I'd check with VMWare. It sounds like you're being referred to (and, are referring to) software that is not current and/or that might not apply to your VMWare situation.
Yes, they do supply client and control software that runs on a variety of operating system hosts.
If you are not migrating existing guests, you might consider moving to OpenVZ 7. It is a powerful hypervisor with many features enabled that are disabled in the free VMWARE engines.

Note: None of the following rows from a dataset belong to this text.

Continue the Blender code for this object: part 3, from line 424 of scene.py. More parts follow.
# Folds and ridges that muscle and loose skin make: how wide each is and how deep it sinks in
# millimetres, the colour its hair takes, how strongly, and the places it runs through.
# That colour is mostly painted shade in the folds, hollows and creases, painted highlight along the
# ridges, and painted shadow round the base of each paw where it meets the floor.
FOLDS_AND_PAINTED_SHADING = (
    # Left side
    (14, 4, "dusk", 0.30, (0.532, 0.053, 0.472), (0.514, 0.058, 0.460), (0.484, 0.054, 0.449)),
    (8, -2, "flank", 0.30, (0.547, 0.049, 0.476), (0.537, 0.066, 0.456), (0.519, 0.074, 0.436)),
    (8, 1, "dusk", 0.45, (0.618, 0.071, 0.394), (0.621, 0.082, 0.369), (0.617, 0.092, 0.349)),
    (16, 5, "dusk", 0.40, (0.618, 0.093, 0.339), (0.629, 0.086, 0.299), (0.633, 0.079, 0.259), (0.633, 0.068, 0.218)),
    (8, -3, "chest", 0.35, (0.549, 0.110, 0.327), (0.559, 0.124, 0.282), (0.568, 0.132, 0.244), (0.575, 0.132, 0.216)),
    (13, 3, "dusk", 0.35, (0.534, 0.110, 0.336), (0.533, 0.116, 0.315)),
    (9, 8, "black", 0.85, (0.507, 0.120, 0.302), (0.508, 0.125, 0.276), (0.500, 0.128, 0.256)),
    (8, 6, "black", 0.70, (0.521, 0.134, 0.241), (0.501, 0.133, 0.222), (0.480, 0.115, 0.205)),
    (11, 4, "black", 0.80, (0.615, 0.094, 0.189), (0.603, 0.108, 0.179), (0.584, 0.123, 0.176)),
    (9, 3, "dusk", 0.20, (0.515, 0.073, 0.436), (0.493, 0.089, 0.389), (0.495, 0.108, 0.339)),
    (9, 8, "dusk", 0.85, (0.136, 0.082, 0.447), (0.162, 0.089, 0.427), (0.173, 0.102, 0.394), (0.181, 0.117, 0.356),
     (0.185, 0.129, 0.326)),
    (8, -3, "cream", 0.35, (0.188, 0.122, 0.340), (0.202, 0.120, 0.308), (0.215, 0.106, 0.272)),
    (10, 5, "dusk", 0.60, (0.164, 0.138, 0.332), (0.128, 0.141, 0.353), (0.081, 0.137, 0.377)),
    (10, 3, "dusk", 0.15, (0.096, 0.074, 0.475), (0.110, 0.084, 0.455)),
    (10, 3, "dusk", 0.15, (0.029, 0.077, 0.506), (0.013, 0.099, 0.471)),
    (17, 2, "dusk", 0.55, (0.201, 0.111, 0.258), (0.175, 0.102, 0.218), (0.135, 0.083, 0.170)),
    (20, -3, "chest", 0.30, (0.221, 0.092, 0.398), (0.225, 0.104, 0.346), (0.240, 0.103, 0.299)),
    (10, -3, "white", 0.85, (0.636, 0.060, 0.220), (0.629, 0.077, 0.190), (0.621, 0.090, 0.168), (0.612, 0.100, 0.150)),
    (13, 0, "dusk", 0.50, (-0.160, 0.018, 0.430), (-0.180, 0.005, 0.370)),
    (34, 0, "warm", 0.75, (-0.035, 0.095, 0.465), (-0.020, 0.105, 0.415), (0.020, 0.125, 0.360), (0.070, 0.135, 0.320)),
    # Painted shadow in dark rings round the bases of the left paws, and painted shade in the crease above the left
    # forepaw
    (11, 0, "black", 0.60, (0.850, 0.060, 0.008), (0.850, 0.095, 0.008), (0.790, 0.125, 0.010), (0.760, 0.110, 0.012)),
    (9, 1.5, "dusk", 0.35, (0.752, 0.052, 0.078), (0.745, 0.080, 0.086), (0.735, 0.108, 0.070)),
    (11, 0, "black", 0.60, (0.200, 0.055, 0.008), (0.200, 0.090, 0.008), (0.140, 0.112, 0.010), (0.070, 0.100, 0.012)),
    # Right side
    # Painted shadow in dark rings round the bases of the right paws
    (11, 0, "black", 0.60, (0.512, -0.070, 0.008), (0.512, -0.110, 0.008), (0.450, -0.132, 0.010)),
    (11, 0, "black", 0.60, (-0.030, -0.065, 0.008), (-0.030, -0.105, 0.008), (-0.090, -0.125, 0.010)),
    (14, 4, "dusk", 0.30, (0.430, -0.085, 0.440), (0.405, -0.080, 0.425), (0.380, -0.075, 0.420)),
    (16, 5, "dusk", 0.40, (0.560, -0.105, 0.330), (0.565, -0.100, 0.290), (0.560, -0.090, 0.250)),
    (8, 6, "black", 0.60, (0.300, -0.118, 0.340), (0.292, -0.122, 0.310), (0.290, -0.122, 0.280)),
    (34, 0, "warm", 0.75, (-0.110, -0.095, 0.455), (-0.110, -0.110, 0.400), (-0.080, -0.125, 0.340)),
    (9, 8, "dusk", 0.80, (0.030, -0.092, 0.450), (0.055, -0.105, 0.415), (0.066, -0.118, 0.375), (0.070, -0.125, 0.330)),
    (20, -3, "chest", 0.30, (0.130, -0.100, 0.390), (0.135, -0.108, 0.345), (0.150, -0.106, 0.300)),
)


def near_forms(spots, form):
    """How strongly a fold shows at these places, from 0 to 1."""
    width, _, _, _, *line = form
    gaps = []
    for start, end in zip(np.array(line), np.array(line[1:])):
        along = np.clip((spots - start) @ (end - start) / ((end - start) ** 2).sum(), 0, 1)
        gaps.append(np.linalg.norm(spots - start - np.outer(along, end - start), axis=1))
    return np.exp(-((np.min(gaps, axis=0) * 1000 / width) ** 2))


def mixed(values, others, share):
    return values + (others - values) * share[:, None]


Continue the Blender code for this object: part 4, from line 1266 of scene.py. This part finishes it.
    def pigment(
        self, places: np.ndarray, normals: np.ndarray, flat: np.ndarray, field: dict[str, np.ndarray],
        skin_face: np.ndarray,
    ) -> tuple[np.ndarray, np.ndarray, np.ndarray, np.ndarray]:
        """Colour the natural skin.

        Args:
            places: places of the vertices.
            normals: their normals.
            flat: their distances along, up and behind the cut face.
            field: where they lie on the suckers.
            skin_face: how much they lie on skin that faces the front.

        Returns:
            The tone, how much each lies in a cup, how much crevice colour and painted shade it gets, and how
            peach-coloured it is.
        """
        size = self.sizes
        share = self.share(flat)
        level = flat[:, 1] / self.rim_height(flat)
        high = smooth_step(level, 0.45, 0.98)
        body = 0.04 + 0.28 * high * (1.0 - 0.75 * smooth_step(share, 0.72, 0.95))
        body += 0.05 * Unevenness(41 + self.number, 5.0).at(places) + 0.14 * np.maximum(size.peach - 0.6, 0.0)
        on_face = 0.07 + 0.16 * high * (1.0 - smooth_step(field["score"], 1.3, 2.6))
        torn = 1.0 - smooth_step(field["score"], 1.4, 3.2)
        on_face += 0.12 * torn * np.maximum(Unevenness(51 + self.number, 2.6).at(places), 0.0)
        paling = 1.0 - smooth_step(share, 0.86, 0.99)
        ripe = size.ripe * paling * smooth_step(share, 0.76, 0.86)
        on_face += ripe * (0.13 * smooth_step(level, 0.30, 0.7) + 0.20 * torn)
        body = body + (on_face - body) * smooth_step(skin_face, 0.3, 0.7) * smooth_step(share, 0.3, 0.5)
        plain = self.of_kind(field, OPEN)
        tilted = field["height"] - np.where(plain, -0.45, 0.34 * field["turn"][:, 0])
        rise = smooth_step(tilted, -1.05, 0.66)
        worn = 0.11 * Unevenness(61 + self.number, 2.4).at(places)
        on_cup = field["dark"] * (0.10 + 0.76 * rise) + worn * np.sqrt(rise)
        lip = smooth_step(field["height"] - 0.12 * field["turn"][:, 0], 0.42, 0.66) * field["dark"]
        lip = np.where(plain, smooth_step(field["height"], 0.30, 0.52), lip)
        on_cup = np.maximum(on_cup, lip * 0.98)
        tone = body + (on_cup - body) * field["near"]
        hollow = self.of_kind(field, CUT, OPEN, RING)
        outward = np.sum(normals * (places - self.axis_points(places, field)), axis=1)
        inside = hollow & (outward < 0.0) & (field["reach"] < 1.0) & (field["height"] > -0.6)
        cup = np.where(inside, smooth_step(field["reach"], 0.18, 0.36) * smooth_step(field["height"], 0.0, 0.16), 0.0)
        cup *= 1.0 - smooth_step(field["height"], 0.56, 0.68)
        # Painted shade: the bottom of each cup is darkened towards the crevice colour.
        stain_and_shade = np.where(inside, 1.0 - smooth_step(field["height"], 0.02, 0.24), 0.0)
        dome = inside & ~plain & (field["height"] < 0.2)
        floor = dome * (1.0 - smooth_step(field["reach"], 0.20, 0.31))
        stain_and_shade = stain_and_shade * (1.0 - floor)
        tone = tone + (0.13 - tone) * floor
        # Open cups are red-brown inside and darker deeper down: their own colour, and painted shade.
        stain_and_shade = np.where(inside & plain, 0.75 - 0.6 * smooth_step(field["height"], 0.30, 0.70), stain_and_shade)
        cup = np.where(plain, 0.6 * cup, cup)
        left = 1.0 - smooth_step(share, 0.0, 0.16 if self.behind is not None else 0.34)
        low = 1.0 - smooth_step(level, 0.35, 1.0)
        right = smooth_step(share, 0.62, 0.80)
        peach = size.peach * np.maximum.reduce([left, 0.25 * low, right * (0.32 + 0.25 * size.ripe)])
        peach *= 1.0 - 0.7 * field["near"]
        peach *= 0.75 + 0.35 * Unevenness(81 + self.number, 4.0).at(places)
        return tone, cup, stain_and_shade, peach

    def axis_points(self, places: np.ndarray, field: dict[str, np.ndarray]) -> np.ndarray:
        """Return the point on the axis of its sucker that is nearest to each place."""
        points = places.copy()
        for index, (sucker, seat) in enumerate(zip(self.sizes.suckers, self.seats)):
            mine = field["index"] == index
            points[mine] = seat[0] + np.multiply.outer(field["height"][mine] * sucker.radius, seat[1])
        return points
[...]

OpenVZ Virtuozzo Containers Wiki https://openvz.org/
Nov 30, 2016 - OpenVZ is a container-based virtualization for Linux. OpenVZ creates multiple secure, isolated Linux containers
OpenVZ - Wikipedia https://en.wikipedia.org/wiki/OpenVZ
OpenVZ (Open Virtuozzo) is an operating system-level virtualization technology for Linux. It allows a physical server to run multiple isolated operating system
I think good comparison for OpenVZ is Docker. I might be wrong though.
I think the OP should either go for Esxi, Vbox, Vmware Player or Xen Server maybe
Last edited by JJJCR; 05-17-2017 at 12:04 AM.
Reason: edit
OpenVZ Virtuozzo Containers Wiki https://openvz.org/
Nov 30, 2016 - OpenVZ is a container-based virtualization for Linux. OpenVZ creates multiple secure, isolated Linux containers
OpenVZ - Wikipedia https://en.wikipedia.org/wiki/OpenVZ
OpenVZ (Open Virtuozzo) is an operating system-level virtualization technology for Linux. It allows a physical server to run multiple isolated operating system
I think good comparison for OpenVZ is Docker. I might be wrong though.
I think the OP should either go for Esxi, Vbox, Vmware Player or Xen Server maybe
Those are valid for all versions through version 6.
Version 7 is a hybrid hypervisor that supports both kernel containers ala LXC and older OpenVZ, and full virtual machines to include those based upon other kernels and even Microsoft operating systems. IT is newer than all of those WIKI pages.
I'm pretty sure you should have an option on web interface with current esxi so I'd agree with the above.
There are many good choices in the ever improving vm world. I can't easily say what is best now. At one time it was Vmware. Containers are being improved almost each day.